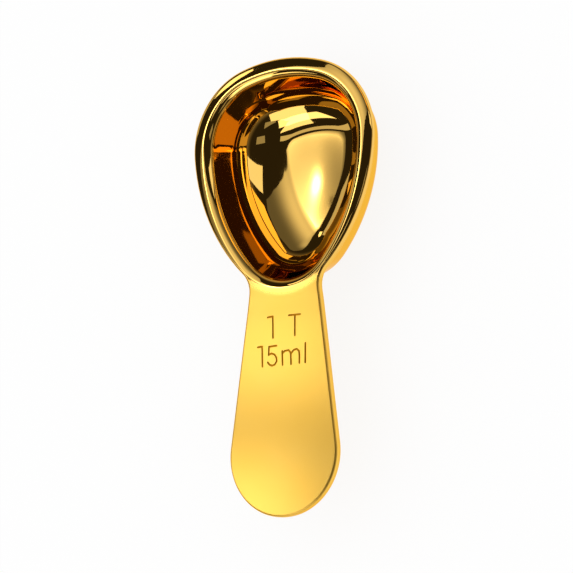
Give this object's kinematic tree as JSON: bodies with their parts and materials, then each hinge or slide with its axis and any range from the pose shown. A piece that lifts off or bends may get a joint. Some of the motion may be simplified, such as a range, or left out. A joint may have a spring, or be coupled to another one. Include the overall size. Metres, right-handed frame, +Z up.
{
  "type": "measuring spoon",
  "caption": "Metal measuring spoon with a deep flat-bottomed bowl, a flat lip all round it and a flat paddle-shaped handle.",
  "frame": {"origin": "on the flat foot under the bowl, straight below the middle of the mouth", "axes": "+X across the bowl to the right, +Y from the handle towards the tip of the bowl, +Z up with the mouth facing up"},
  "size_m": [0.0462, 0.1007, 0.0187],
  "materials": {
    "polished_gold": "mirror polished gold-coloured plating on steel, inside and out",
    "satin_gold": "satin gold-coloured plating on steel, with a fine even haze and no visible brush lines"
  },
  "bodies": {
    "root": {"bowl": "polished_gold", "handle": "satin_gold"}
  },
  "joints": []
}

-*-*-

Recite the full listing above exactly.

Response to the exercise:
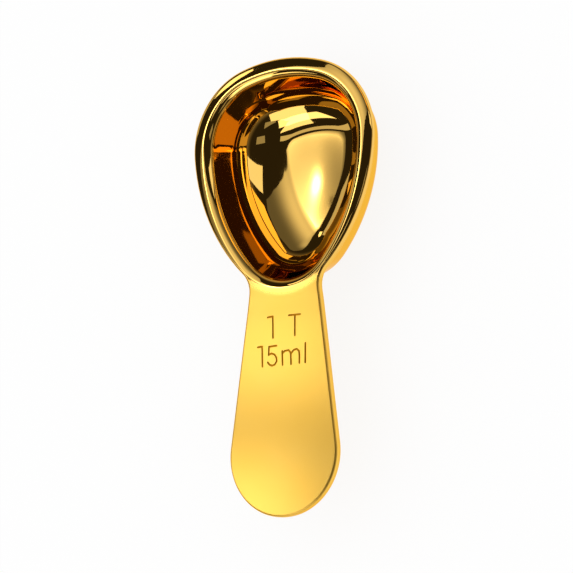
Give this object's kinematic tree as JSON: bodies with their parts and materials, then each hinge or slide with its axis and any range from the pose shown. A piece that lifts off or bends may get a joint. Some of the motion may be simplified, such as a range, or left out. A joint may have a spring, or be coupled to another one. Include the overall size. Metres, right-handed frame, +Z up.
{
  "type": "measuring spoon",
  "caption": "Metal measuring spoon with a deep flat-bottomed bowl, a flat lip all round it and a flat paddle-shaped handle.",
  "frame": {"origin": "on the flat foot under the bowl, straight below the middle of the mouth", "axes": "+X across the bowl to the right, +Y from the handle towards the tip of the bowl, +Z up with the mouth facing up"},
  "size_m": [0.0462, 0.1007, 0.0187],
  "materials": {
    "polished_gold": "mirror polished gold-coloured plating on steel, inside and out",
    "satin_gold": "satin gold-coloured plating on steel, with a fine even haze and no visible brush lines"
  },
  "bodies": {
    "root": {"bowl": "polished_gold", "handle": "satin_gold"}
  },
  "joints": []
}